Not asking questions is a great way to avoid dumb answers

This is tricky, I know. If a site operator might be excited about your project, getting their permission might unlock better data, save you time, and avoid subsequent fights. But if they’re antagonistic or even just *surprised*, they will instead ask their lawyers how they should respond to your request and their lawyers will (eventually) tell them to say “no”. Then you will have no plausible way to claim that you didn’t know you shouldn’t collect the information. Worse, the publishers will be on their guard.

If you think the site operator might want to work with you, you should ask for their help. If you’re not sure, you should instead ask yourself if you have an ethical claim to the data. The site operator is not necessarily the appropriate arbiter of that question. At Sunlight we encountered endless situations where the site operator was not the information’s rightful owner. Government sites, hosting public information, with robots.txt files forbidding automated collection? To hell with that. It’s wrong.

The stakes matter

I say all of the above blithely and confidently, and I think it’s good advice for the audience to which the original talk was aimed: journalists. It is decidedly not how I approach these questions in my professional life, at least not these days. I work for a private, for-profit enterprise. We’re trying to make money. We have the resources to be careful, to buy licenses, to read contracts, and to be worth suing.
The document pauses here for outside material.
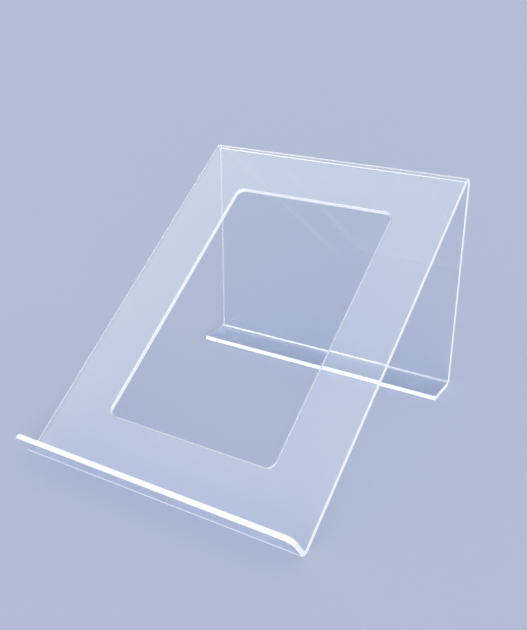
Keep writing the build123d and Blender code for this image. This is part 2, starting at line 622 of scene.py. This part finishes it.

And while I’m proud of how much work our company does to add to the public good, we are not investigative reporters or nonprofit activists. Perhaps more to the point: if we callously take someone else’s information and they come after us with a decent argument about it, no one will shed tears for us.

If you are acting on behalf of a corporation, talk to your counsel, then talk to their counsel, then work out an agreement. Take it from Gawker, getting deposed isn’t as fun as it sounds.

If you are a journalist, a hobbyist, an activist, or really anyone seeking knowledge rather than wealth: scrape that site. Teach us something. Try not to be a jerk about it. It will probably be fine.